In Hong Kong too, despite some of the severest fees for foreign buyers, Mainland Chinese’ passion for Hong Kong property is unshakeable to the extent that prices of properties sold to Mainlanders are breaking record after record. The latest in the news is the purchase of an office tower in Kowloon for HK$4.5 bil by Cheung Kei Group, the Mainland Chinese conglomerate which earlier had bought a house on the Peak for HK$2.1 bil, considered the most expensive price paid for a residential property in Hong Kong to date. At the same time, China’s property developers are aggressively bidding for prime public land in Hong Kong as competition heats up in the sector. Meanwhile in Singapore, although home prices have posted the longest losing streak on record from the peak in 2013 and sales have declined to about half the level that year, developers remain hopeful that some of the restrictive measures will be eased this year. The city state, despite being the second most expensive real estate destination in the region after Hong Kong, still retains its safe haven status and will continue to attract HNWIs and multinationals looking to set up base in Asia.

‘RENMINBI EFFECT’
Clearly, China is gobbling up land everywhere including countries previously not in anybody’s radar – Africa and Central Asia. China’s Outward Direct Investment (ODI) is experiencing phenomenal growth including in real estate.

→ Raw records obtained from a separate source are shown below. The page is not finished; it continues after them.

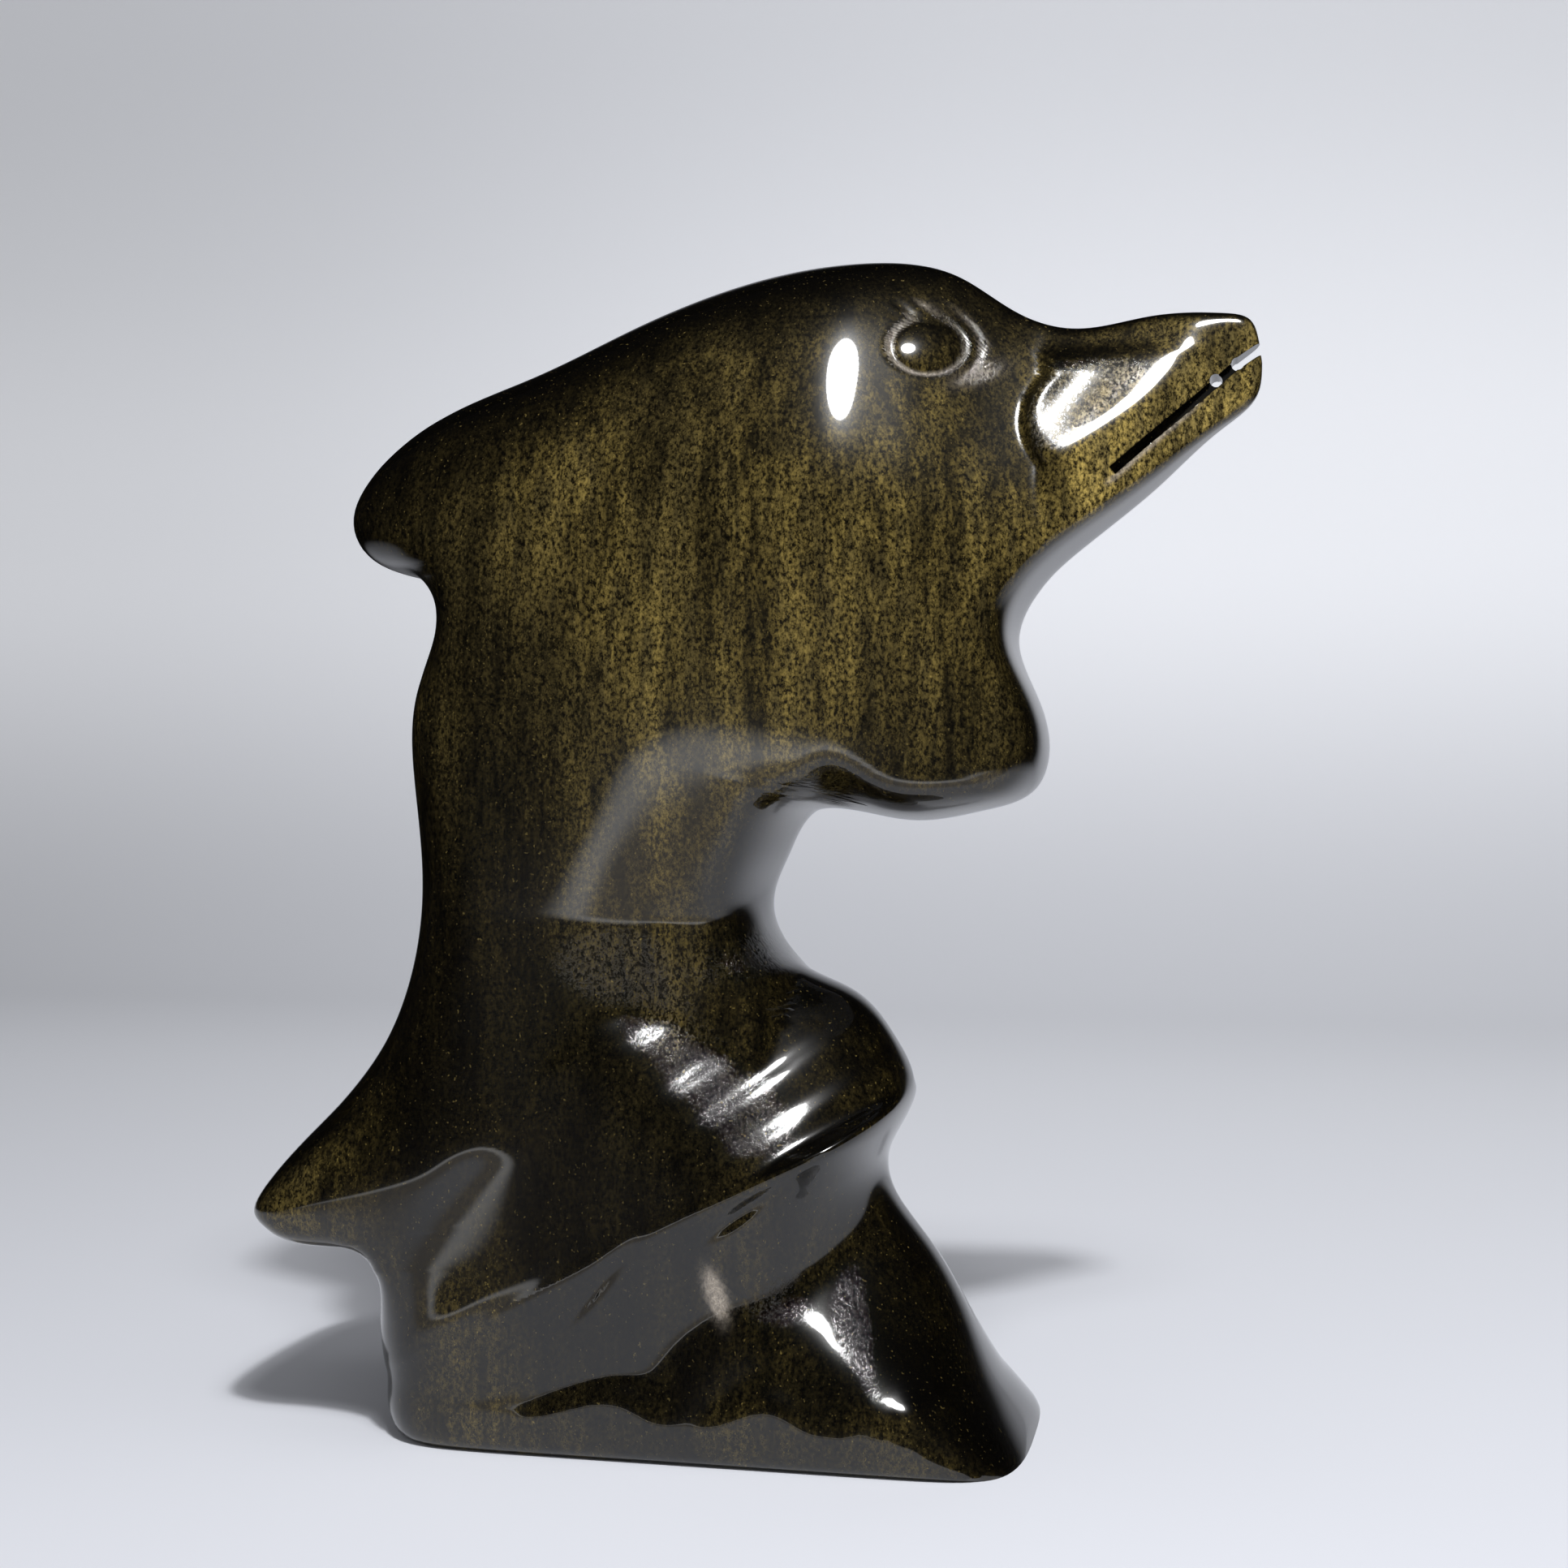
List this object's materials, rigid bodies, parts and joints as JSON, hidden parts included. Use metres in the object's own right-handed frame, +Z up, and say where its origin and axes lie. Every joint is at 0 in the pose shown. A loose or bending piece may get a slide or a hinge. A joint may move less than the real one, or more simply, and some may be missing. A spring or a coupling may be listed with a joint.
{
  "type": "dolphin figurine",
  "caption": "Carved and polished dark stone figurine of a dolphin leaping from a curling wave, with a flat foot that it stands on.",
  "frame": {"origin": "on the flat foot, in the middle plane of the slab, under the body of the dolphin", "axes": "+Z up, +X towards the beak, -Y and +Y out of the two carved faces"},
  "size_m": [0.0686, 0.0248, 0.08],
  "materials": {
    "polished_stone": "mirror polish"
  },
  "bodies": {
    "root": {"dolphin_figurine": "polished_stone"}
  },
  "joints": []
}
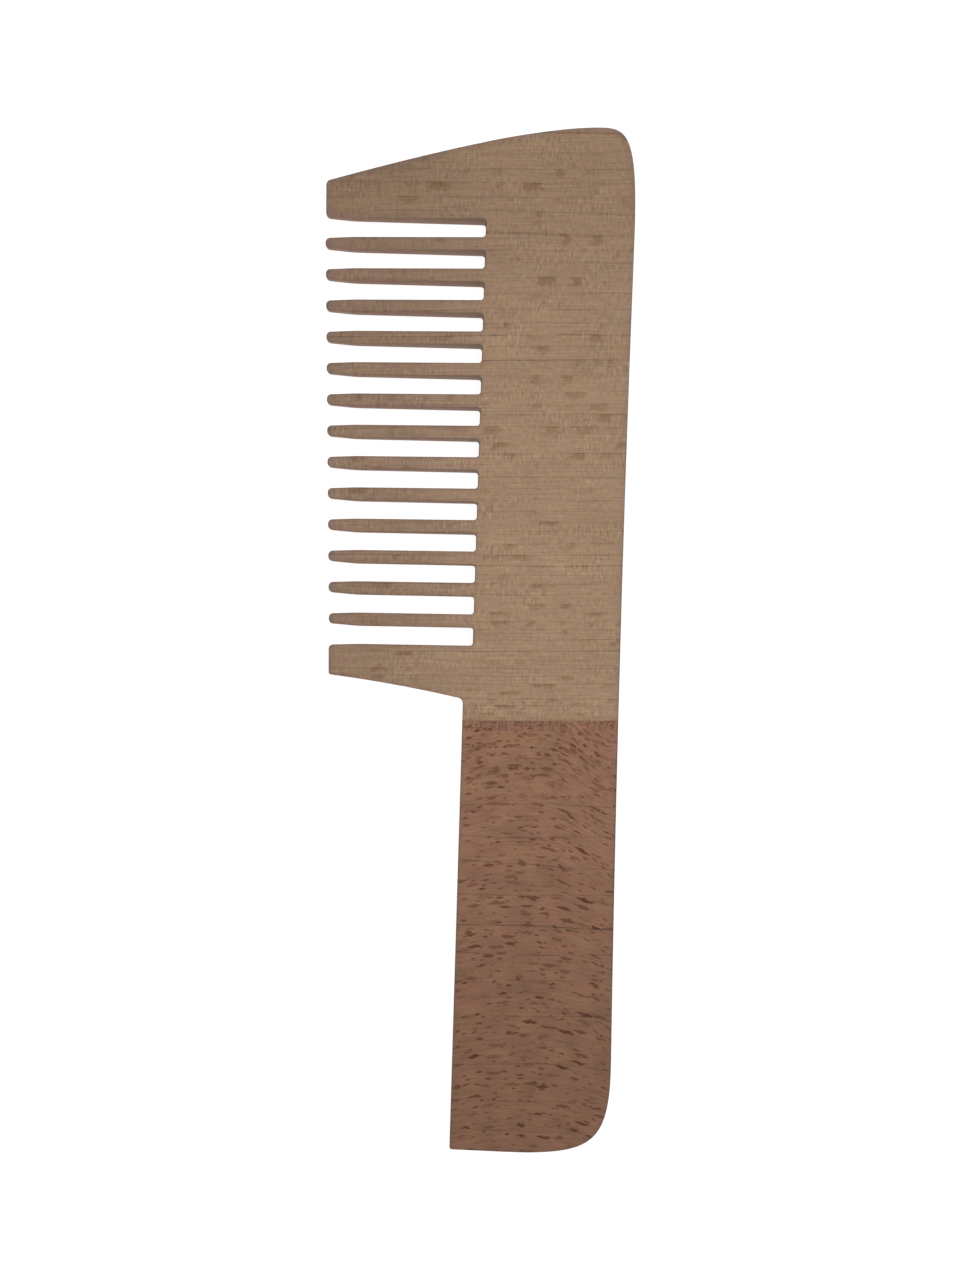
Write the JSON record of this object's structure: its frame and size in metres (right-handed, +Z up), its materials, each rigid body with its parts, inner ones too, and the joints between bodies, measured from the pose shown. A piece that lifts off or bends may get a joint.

It is safe to assume there is not a country in the world currently which has not felt the ‘Renminbi Effect’ i.e. more economic activity due to the buying spree of increasingly wealthy Chinese.

With 1.37 bil Chinese on Earth which is set to rise to about 1.41 bil by 2030s (Population Reference Bureau for projections between 2015-2050), it is not an exaggeration to say that the world is currently experiencing a Chinese wave in real estate investment which will continue through the next decade.

Despite a much-hyped slowdown, the so-called “new normal” of single-digit growth rate, China’s economic ascendancy is on the cards at the rate it is expanding overseas and influencing markets through its sheer volume and size of investment. Most, if not all, analysts are of the opinion that this surge in buying will continue through the next 10 years amid a rising middle-class in China.

The Chinese market is already the biggest e-commerce market in the world. With the tourism arrival numbers and purchases by the Chinese doubling each year in some hotspots like Japan and Thailand, it looks like there is no stopping this Chinese ‘invasion’. Even legendary investor, Jim Rogers, is betting on China, confident that it will dominate the world’s economy in the coming years. This decade could very well prove Napoleon (or Mr X) right – China is ‘shaking’ the world now that this giant has awakened from its slumber.